### Written instruction
Everything from the first line to the line containing "(0.24, 0.0001))" is to be repeated exactly; nothing past it.

..........

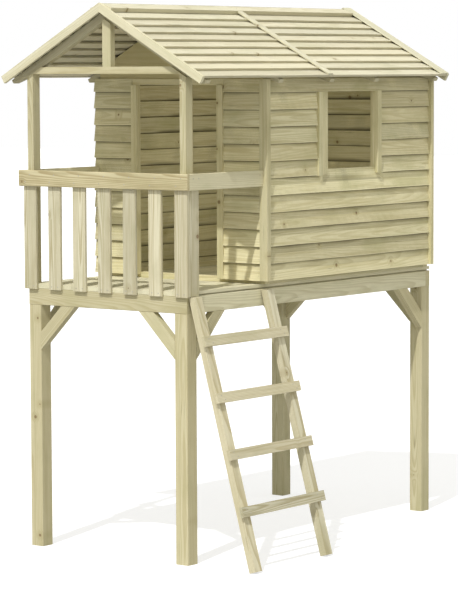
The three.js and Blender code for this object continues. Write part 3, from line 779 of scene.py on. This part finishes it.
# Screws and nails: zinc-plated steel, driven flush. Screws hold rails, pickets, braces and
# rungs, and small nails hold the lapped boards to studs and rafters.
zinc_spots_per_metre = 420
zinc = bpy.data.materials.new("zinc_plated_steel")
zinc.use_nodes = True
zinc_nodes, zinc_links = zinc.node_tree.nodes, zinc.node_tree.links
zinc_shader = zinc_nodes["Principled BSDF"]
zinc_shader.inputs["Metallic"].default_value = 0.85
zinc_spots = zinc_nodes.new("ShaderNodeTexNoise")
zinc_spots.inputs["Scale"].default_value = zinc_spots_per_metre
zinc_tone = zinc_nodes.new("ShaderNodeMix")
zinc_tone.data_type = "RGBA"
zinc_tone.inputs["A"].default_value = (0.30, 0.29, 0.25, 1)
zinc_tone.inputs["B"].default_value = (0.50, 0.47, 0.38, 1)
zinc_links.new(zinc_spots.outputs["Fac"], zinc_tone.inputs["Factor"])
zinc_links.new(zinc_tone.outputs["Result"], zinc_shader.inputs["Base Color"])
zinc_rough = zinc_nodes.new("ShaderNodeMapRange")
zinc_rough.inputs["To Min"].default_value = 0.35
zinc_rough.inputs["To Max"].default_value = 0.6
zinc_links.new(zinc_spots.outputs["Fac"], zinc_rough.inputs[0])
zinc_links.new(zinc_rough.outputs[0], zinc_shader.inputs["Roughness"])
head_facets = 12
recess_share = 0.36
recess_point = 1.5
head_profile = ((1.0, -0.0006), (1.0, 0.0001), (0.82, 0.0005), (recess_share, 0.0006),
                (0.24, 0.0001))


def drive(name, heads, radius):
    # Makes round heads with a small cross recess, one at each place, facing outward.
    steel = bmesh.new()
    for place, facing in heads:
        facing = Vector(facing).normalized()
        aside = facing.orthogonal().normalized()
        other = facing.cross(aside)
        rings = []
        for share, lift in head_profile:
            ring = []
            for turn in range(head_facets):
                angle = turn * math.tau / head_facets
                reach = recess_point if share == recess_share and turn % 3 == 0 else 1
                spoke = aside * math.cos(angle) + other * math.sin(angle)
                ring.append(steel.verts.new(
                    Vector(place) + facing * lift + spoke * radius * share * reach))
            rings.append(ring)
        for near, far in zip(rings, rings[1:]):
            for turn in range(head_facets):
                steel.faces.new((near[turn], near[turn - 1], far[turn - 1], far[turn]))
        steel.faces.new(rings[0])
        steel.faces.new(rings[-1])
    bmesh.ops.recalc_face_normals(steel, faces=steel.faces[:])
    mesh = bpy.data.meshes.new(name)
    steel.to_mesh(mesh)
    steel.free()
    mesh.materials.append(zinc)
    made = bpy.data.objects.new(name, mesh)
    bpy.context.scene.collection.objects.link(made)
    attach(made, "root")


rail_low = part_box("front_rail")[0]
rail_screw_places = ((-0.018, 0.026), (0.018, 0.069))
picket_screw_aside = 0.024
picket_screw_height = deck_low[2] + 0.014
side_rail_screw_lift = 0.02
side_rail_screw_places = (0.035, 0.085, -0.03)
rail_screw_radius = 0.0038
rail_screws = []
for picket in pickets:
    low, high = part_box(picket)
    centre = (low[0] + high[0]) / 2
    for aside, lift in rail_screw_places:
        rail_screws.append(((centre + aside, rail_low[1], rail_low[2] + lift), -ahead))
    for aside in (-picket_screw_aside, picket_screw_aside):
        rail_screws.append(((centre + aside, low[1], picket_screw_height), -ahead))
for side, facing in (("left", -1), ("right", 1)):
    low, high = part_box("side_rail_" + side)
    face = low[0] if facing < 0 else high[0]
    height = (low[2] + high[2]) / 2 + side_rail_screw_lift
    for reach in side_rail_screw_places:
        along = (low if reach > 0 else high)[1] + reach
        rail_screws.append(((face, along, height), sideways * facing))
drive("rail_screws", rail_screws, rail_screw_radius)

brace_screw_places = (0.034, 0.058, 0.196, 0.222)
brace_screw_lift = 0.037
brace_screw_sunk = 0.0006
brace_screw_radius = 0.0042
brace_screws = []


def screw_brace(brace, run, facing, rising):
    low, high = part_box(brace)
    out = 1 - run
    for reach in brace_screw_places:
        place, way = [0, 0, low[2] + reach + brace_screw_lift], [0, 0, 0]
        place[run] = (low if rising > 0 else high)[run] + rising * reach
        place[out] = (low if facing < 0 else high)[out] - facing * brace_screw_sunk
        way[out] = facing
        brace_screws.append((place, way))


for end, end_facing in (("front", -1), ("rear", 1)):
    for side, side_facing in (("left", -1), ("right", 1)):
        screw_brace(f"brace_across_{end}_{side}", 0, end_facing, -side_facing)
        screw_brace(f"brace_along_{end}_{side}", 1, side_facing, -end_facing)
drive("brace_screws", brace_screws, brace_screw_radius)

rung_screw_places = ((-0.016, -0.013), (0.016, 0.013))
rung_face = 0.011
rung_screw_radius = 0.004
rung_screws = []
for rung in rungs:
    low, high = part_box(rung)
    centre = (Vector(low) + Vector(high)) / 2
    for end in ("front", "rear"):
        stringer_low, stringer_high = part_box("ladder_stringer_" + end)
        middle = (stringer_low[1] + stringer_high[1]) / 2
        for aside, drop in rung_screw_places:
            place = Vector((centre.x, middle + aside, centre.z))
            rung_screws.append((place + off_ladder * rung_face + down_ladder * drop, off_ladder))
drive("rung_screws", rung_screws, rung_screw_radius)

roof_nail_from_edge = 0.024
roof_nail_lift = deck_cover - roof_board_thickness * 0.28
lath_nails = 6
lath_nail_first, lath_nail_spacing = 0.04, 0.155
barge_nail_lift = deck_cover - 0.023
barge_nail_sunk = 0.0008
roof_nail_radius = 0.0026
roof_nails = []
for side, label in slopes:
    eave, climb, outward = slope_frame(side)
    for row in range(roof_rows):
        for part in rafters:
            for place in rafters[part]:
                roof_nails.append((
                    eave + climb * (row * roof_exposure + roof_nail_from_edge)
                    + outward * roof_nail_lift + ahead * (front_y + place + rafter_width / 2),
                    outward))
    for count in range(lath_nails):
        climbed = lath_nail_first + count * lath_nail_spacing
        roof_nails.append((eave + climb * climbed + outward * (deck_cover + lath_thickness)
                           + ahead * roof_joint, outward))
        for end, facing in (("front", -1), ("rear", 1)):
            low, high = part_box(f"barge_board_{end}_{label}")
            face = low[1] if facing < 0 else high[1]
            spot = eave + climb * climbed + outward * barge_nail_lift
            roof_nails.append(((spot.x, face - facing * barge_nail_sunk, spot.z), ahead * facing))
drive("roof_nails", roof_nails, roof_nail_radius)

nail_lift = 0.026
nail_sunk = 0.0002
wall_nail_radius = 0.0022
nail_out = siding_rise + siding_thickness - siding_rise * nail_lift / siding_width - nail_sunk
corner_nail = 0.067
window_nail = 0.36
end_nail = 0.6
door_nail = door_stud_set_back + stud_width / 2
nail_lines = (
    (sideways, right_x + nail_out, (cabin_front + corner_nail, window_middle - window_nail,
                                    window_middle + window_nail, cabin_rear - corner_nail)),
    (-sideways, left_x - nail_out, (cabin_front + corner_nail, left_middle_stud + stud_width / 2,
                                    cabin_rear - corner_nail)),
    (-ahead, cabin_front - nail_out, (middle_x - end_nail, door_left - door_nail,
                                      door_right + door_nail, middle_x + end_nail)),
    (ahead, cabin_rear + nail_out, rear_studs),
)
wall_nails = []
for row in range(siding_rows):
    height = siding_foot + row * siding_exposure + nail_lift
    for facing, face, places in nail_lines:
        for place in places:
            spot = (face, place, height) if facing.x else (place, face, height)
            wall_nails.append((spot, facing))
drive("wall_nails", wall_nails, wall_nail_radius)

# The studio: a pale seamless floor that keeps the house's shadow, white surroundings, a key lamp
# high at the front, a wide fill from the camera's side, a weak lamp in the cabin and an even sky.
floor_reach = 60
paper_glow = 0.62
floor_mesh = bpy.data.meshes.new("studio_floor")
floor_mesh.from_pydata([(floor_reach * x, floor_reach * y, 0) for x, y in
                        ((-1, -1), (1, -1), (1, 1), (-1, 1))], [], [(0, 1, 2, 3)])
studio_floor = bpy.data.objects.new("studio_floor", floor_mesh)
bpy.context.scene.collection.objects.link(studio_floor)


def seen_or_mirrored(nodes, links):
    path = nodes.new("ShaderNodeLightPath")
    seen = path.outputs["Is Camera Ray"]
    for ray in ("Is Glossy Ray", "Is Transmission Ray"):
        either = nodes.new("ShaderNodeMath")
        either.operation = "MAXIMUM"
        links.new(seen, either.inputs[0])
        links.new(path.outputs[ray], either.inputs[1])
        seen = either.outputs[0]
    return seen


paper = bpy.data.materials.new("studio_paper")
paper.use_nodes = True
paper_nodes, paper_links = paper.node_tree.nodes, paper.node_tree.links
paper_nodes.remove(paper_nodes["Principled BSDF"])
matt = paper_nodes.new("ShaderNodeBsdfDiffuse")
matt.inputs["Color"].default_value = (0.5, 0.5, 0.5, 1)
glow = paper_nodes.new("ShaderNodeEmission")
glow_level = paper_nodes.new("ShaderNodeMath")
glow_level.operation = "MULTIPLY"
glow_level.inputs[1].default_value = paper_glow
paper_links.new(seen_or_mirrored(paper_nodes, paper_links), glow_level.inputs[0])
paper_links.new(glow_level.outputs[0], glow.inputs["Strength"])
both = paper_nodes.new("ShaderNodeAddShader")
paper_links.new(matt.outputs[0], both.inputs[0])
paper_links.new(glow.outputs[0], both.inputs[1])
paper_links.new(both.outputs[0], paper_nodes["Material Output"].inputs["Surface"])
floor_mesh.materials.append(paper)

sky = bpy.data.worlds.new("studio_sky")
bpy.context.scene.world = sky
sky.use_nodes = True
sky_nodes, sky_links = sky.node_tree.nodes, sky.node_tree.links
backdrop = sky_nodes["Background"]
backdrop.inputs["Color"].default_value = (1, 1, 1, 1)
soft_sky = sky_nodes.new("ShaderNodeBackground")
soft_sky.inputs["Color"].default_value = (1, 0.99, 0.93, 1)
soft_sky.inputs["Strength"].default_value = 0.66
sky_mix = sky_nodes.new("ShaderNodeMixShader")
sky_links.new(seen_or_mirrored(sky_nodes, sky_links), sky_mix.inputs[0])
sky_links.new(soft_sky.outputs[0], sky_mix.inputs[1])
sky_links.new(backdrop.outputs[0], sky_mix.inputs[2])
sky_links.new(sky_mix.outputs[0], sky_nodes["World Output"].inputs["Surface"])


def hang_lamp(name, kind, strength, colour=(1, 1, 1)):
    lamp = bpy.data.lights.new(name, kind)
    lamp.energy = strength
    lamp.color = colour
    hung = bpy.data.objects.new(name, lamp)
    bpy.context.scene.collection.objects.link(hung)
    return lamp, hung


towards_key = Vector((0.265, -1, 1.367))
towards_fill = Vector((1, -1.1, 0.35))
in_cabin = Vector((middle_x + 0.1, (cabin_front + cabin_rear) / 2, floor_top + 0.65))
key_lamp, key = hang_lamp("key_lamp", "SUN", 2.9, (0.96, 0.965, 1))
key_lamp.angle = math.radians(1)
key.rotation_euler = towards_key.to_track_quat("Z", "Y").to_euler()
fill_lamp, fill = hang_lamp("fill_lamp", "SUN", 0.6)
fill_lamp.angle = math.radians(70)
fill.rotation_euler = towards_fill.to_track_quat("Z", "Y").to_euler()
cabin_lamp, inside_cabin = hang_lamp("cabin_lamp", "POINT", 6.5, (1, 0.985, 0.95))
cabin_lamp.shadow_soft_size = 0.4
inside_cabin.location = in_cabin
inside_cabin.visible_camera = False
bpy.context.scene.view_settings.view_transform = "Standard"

..........

### Output
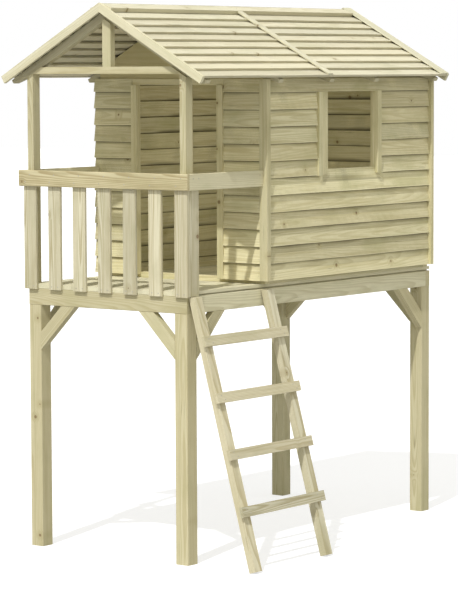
The three.js and Blender code for this object continues. Write part 3, from line 779 of scene.py on. This part finishes it.
# Screws and nails: zinc-plated steel, driven flush. Screws hold rails, pickets, braces and
# rungs, and small nails hold the lapped boards to studs and rafters.
zinc_spots_per_metre = 420
zinc = bpy.data.materials.new("zinc_plated_steel")
zinc.use_nodes = True
zinc_nodes, zinc_links = zinc.node_tree.nodes, zinc.node_tree.links
zinc_shader = zinc_nodes["Principled BSDF"]
zinc_shader.inputs["Metallic"].default_value = 0.85
zinc_spots = zinc_nodes.new("ShaderNodeTexNoise")
zinc_spots.inputs["Scale"].default_value = zinc_spots_per_metre
zinc_tone = zinc_nodes.new("ShaderNodeMix")
zinc_tone.data_type = "RGBA"
zinc_tone.inputs["A"].default_value = (0.30, 0.29, 0.25, 1)
zinc_tone.inputs["B"].default_value = (0.50, 0.47, 0.38, 1)
zinc_links.new(zinc_spots.outputs["Fac"], zinc_tone.inputs["Factor"])
zinc_links.new(zinc_tone.outputs["Result"], zinc_shader.inputs["Base Color"])
zinc_rough = zinc_nodes.new("ShaderNodeMapRange")
zinc_rough.inputs["To Min"].default_value = 0.35
zinc_rough.inputs["To Max"].default_value = 0.6
zinc_links.new(zinc_spots.outputs["Fac"], zinc_rough.inputs[0])
zinc_links.new(zinc_rough.outputs[0], zinc_shader.inputs["Roughness"])
head_facets = 12
recess_share = 0.36
recess_point = 1.5
head_profile = ((1.0, -0.0006), (1.0, 0.0001), (0.82, 0.0005), (recess_share, 0.0006),
                (0.24, 0.0001))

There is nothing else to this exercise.